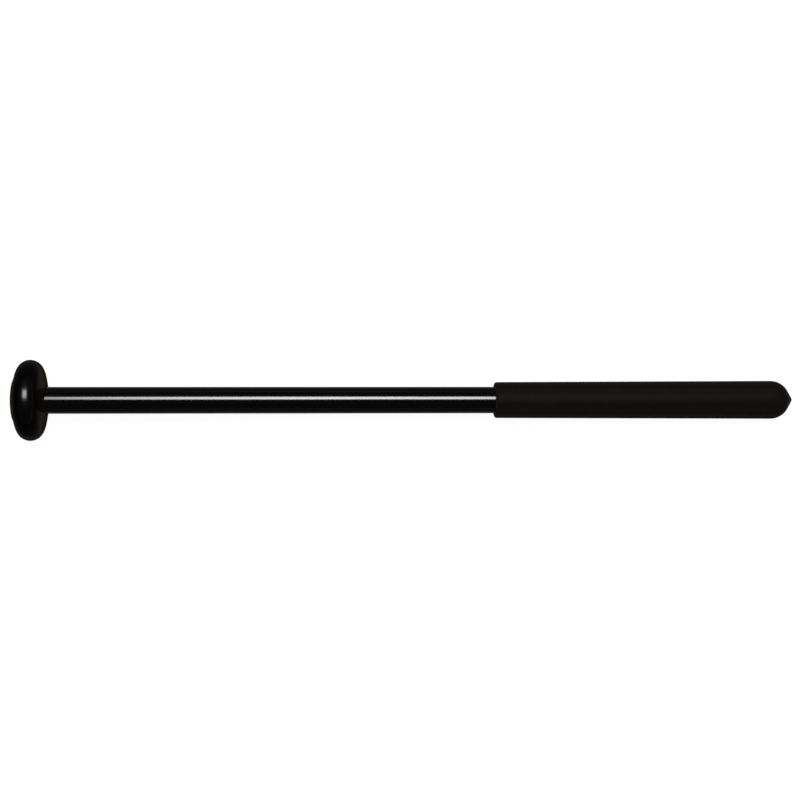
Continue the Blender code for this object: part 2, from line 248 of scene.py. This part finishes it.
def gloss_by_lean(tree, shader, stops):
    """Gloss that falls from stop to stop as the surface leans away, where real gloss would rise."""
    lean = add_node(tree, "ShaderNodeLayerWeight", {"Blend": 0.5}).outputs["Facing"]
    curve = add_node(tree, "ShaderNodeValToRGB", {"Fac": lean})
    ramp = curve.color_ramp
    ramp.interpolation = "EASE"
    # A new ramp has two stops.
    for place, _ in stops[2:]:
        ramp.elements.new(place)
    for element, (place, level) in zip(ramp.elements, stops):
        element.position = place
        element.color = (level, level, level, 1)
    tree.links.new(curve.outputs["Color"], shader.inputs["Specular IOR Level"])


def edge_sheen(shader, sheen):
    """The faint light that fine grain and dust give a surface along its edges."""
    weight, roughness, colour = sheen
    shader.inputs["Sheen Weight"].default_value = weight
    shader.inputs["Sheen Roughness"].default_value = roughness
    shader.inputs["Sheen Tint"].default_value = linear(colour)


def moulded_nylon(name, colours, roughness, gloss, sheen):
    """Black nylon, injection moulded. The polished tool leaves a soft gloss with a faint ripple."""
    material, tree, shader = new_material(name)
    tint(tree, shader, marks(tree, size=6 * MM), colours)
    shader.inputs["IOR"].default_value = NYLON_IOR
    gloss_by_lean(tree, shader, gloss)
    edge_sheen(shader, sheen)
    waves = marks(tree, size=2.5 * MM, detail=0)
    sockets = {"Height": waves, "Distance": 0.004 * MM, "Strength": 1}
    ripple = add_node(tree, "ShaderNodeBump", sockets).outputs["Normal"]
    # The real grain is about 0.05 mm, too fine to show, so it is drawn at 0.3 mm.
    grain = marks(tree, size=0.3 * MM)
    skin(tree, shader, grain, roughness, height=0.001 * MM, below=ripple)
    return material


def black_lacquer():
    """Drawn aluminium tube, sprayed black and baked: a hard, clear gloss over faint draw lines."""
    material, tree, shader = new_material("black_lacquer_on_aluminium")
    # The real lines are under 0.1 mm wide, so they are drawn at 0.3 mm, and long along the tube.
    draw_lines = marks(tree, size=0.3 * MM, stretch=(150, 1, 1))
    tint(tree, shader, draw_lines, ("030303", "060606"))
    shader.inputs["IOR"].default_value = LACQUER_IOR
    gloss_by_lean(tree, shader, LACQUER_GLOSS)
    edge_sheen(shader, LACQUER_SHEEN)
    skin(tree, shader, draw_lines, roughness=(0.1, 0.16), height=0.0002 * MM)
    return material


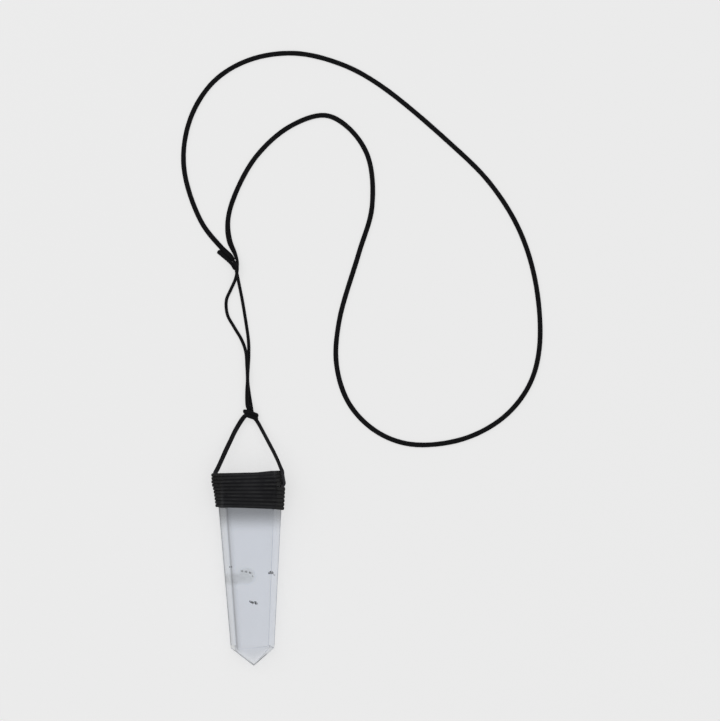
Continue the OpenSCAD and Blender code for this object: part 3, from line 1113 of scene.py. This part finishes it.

§

### TASK STATEMENT:
Repeat all of the records above exactly as written.

### ANSWER FOR THE TASK:
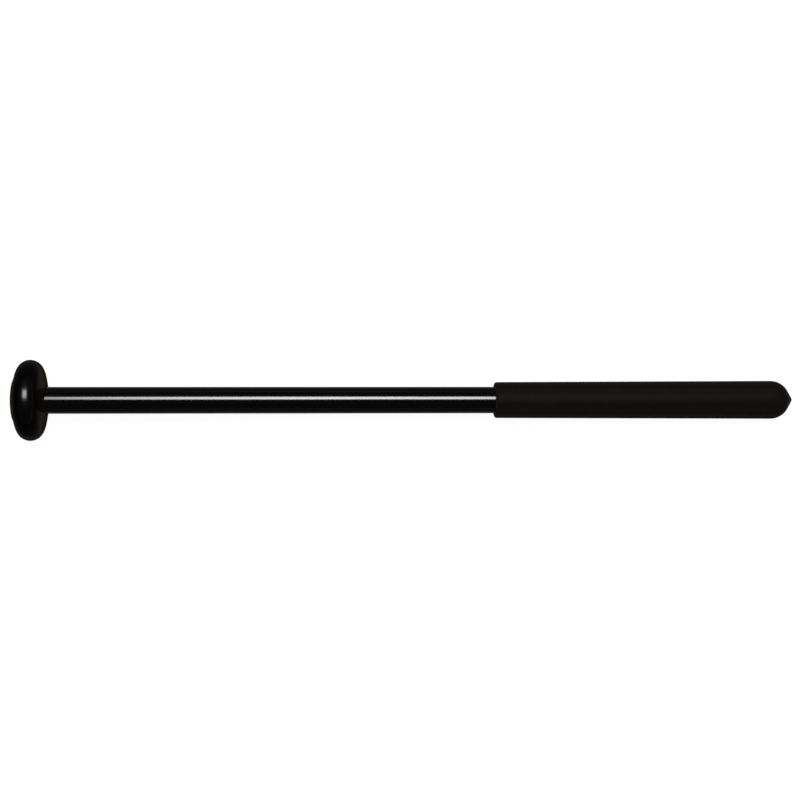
Continue the Blender code for this object: part 2, from line 248 of scene.py. This part finishes it.
def gloss_by_lean(tree, shader, stops):
    """Gloss that falls from stop to stop as the surface leans away, where real gloss would rise."""
    lean = add_node(tree, "ShaderNodeLayerWeight", {"Blend": 0.5}).outputs["Facing"]
    curve = add_node(tree, "ShaderNodeValToRGB", {"Fac": lean})
    ramp = curve.color_ramp
    ramp.interpolation = "EASE"
    # A new ramp has two stops.
    for place, _ in stops[2:]:
        ramp.elements.new(place)
    for element, (place, level) in zip(ramp.elements, stops):
        element.position = place
        element.color = (level, level, level, 1)
    tree.links.new(curve.outputs["Color"], shader.inputs["Specular IOR Level"])


def edge_sheen(shader, sheen):
    """The faint light that fine grain and dust give a surface along its edges."""
    weight, roughness, colour = sheen
    shader.inputs["Sheen Weight"].default_value = weight
    shader.inputs["Sheen Roughness"].default_value = roughness
    shader.inputs["Sheen Tint"].default_value = linear(colour)


def moulded_nylon(name, colours, roughness, gloss, sheen):
    """Black nylon, injection moulded. The polished tool leaves a soft gloss with a faint ripple."""
    material, tree, shader = new_material(name)
    tint(tree, shader, marks(tree, size=6 * MM), colours)
    shader.inputs["IOR"].default_value = NYLON_IOR
    gloss_by_lean(tree, shader, gloss)
    edge_sheen(shader, sheen)
    waves = marks(tree, size=2.5 * MM, detail=0)
    sockets = {"Height": waves, "Distance": 0.004 * MM, "Strength": 1}
    ripple = add_node(tree, "ShaderNodeBump", sockets).outputs["Normal"]
    # The real grain is about 0.05 mm, too fine to show, so it is drawn at 0.3 mm.
    grain = marks(tree, size=0.3 * MM)
    skin(tree, shader, grain, roughness, height=0.001 * MM, below=ripple)
    return material


def black_lacquer():
    """Drawn aluminium tube, sprayed black and baked: a hard, clear gloss over faint draw lines."""
    material, tree, shader = new_material("black_lacquer_on_aluminium")
    # The real lines are under 0.1 mm wide, so they are drawn at 0.3 mm, and long along the tube.
    draw_lines = marks(tree, size=0.3 * MM, stretch=(150, 1, 1))
    tint(tree, shader, draw_lines, ("030303", "060606"))
    shader.inputs["IOR"].default_value = LACQUER_IOR
    gloss_by_lean(tree, shader, LACQUER_GLOSS)
    edge_sheen(shader, LACQUER_SHEEN)
    skin(tree, shader, draw_lines, roughness=(0.1, 0.16), height=0.0002 * MM)
    return material


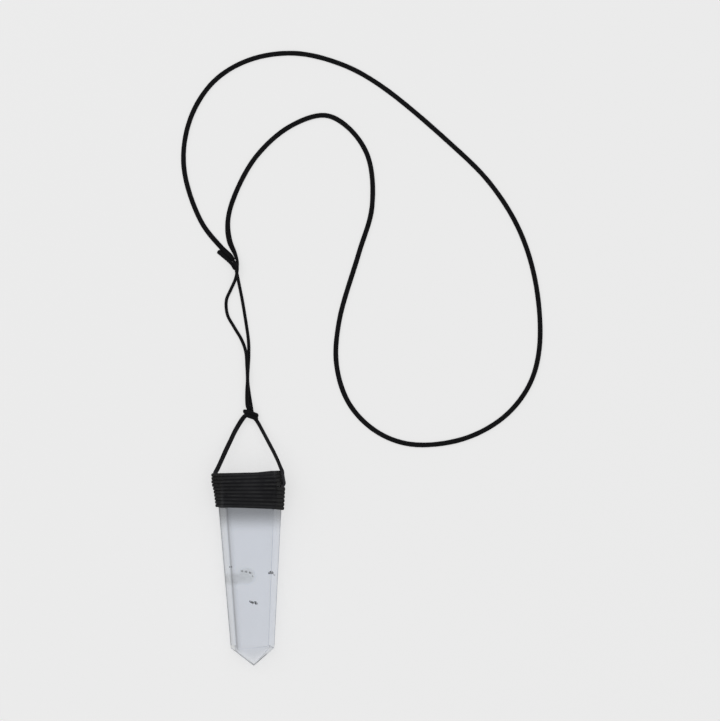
Continue the OpenSCAD and Blender code for this object: part 3, from line 1113 of scene.py. This part finishes it.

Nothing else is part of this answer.